Task instructions | Give back, unchanged, the line with "Write part 2", the line with "bpy.ops.mesh.bisect(plane_co=place, plane_no=normal)", and every line between them, and no other line.

Data records |
┄┄┄┄┄┄
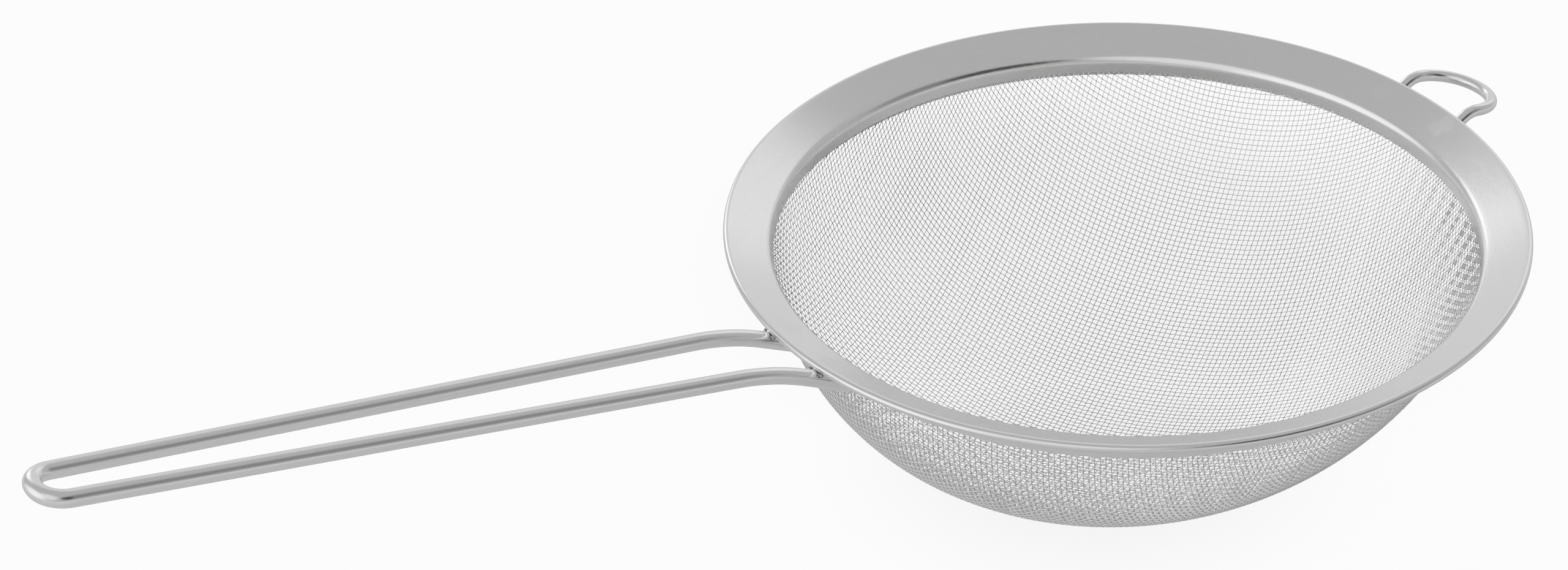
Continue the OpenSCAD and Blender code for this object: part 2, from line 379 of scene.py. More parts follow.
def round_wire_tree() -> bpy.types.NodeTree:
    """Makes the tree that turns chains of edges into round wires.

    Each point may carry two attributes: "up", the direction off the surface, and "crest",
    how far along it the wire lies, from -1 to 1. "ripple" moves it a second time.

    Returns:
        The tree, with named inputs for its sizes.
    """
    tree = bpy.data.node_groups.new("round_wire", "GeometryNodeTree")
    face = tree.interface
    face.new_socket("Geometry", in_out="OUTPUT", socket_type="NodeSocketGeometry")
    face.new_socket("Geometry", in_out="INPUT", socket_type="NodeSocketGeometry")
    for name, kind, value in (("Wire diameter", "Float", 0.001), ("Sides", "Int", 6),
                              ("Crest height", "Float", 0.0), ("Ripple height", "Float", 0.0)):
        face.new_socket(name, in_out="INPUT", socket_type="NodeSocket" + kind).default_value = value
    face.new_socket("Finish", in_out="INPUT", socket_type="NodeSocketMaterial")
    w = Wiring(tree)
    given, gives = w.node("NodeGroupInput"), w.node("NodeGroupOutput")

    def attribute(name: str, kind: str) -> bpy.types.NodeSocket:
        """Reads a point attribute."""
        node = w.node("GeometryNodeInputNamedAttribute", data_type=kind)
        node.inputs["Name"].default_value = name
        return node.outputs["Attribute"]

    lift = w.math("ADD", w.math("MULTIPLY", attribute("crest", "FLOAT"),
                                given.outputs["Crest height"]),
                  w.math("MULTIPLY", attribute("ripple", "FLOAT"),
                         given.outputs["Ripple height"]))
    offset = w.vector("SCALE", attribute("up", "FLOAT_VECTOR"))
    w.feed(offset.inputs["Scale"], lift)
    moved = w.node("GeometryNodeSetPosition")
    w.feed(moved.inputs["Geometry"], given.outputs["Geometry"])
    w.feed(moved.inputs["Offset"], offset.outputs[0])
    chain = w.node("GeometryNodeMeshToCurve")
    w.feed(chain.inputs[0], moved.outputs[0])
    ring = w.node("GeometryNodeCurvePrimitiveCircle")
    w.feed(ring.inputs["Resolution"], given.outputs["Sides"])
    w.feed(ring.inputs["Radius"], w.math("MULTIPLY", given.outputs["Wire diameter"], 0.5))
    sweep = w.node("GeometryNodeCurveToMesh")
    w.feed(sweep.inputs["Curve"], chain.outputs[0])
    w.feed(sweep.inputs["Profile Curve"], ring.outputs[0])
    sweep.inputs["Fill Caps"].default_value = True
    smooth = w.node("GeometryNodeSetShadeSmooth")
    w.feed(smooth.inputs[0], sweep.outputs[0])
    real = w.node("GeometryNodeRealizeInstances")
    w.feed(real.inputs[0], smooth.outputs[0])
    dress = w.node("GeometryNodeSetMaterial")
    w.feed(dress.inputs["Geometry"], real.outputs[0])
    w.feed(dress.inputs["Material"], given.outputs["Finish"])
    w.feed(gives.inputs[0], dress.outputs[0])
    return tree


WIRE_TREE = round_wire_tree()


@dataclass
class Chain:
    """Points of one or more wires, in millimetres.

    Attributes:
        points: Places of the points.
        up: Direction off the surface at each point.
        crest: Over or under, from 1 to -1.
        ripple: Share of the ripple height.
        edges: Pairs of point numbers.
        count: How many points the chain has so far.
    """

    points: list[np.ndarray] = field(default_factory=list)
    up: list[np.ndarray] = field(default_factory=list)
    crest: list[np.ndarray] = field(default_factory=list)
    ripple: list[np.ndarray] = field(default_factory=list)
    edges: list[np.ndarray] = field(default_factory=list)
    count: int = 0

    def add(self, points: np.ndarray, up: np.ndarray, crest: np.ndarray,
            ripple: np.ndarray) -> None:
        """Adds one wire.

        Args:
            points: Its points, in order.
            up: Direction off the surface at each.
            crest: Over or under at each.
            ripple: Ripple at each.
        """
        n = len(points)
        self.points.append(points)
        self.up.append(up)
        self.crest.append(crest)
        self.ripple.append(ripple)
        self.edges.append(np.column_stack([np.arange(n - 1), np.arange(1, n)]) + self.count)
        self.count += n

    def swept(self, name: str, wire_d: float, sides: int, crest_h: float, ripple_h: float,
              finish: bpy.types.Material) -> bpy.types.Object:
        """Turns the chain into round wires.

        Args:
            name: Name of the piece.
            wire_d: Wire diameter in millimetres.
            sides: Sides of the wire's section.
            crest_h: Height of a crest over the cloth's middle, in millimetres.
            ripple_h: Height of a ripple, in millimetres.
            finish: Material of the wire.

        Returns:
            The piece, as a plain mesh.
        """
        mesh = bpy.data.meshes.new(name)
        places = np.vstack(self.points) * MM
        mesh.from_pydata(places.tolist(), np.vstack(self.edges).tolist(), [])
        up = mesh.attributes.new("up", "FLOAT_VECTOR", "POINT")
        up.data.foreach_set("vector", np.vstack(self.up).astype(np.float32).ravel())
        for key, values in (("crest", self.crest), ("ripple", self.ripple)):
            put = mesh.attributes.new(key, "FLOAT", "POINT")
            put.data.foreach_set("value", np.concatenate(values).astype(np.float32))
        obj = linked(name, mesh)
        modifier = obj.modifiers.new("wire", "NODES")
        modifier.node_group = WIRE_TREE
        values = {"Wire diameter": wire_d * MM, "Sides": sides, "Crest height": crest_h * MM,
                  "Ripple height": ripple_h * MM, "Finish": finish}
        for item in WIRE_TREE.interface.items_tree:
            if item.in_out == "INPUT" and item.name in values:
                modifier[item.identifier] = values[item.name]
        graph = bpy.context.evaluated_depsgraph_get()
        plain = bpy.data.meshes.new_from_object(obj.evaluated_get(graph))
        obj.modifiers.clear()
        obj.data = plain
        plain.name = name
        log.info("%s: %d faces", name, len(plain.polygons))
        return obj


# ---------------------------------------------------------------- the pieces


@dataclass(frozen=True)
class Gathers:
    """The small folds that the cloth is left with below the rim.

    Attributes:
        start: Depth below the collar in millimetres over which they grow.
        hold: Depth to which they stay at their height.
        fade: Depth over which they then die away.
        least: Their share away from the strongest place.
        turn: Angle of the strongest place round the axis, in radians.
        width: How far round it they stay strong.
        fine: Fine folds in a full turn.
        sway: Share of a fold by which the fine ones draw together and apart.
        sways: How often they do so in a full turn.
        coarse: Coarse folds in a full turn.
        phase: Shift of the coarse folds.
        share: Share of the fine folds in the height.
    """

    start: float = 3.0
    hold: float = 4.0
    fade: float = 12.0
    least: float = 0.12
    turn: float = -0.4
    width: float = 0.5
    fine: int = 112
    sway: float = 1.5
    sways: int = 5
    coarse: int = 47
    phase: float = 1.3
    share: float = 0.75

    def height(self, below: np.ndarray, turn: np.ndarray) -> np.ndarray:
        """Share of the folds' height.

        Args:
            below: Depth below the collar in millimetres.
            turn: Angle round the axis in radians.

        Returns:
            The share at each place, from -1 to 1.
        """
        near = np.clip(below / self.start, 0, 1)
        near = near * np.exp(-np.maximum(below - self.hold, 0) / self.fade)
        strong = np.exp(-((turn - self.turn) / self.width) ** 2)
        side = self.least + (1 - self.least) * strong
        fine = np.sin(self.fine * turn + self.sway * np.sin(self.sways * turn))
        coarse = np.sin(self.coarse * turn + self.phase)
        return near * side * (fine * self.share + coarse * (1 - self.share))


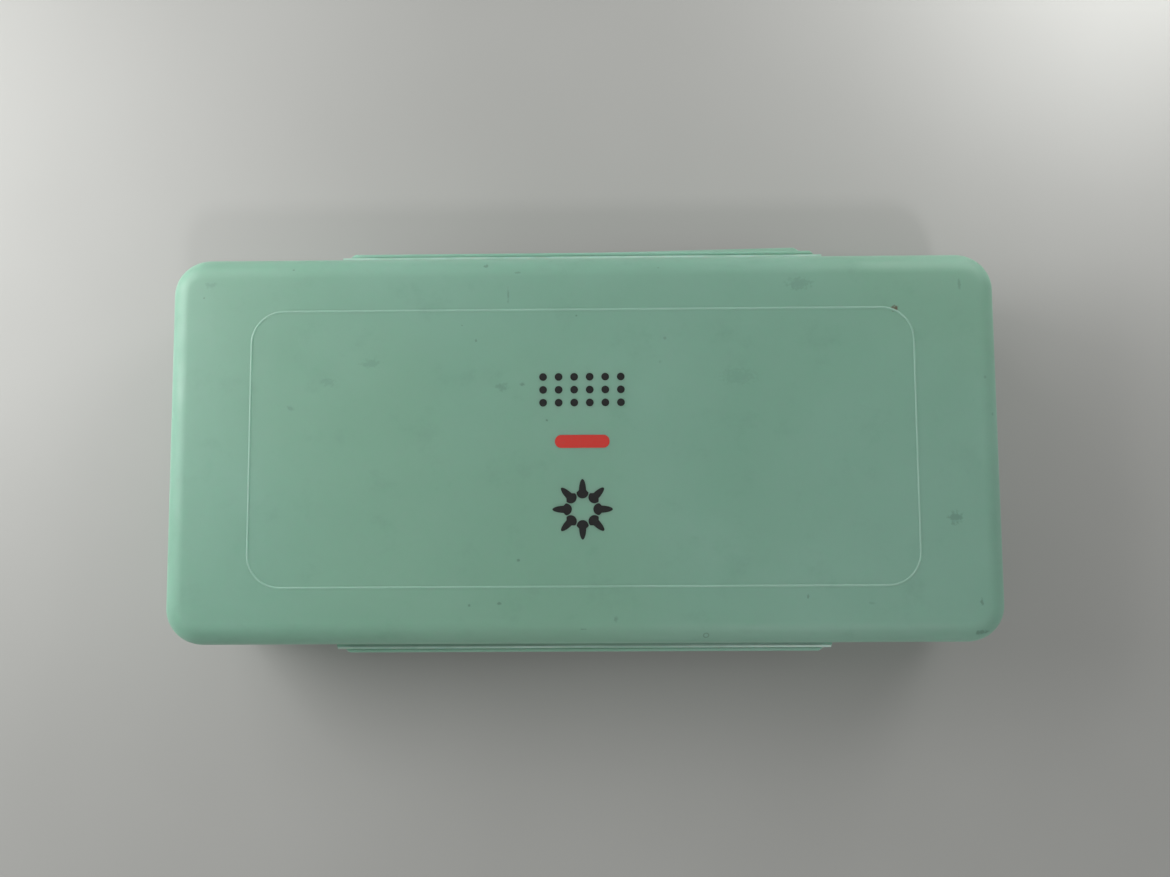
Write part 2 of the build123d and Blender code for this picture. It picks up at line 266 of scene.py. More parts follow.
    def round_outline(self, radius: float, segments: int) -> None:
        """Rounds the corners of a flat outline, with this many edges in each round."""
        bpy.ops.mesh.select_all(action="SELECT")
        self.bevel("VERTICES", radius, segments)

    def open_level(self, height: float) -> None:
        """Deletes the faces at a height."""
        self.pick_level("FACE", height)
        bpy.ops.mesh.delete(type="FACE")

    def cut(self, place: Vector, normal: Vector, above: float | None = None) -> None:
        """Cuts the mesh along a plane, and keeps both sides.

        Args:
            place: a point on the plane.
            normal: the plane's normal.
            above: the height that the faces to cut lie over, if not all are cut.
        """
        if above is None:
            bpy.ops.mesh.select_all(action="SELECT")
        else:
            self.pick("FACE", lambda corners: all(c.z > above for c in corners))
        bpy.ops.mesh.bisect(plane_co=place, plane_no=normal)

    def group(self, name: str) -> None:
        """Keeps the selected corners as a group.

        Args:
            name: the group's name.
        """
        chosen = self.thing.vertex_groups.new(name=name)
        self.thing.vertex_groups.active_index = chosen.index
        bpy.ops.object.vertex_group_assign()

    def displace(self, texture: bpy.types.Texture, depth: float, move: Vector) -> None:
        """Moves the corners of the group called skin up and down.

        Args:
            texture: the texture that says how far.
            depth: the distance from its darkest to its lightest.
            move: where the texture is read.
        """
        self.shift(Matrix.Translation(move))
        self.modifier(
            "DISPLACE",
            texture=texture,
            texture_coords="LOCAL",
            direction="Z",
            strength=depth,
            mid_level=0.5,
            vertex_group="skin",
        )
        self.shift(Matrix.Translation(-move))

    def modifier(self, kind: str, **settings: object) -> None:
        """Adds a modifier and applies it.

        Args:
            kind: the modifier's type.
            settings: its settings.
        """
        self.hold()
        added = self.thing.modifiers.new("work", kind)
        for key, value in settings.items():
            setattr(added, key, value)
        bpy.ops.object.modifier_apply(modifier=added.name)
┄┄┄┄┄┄
Task response |
Write part 2 of the build123d and Blender code for this picture. It picks up at line 266 of scene.py. More parts follow.
    def round_outline(self, radius: float, segments: int) -> None:
        """Rounds the corners of a flat outline, with this many edges in each round."""
        bpy.ops.mesh.select_all(action="SELECT")
        self.bevel("VERTICES", radius, segments)

    def open_level(self, height: float) -> None:
        """Deletes the faces at a height."""
        self.pick_level("FACE", height)
        bpy.ops.mesh.delete(type="FACE")

    def cut(self, place: Vector, normal: Vector, above: float | None = None) -> None:
        """Cuts the mesh along a plane, and keeps both sides.

        Args:
            place: a point on the plane.
            normal: the plane's normal.
            above: the height that the faces to cut lie over, if not all are cut.
        """
        if above is None:
            bpy.ops.mesh.select_all(action="SELECT")
        else:
            self.pick("FACE", lambda corners: all(c.z > above for c in corners))
        bpy.ops.mesh.bisect(plane_co=place, plane_no=normal)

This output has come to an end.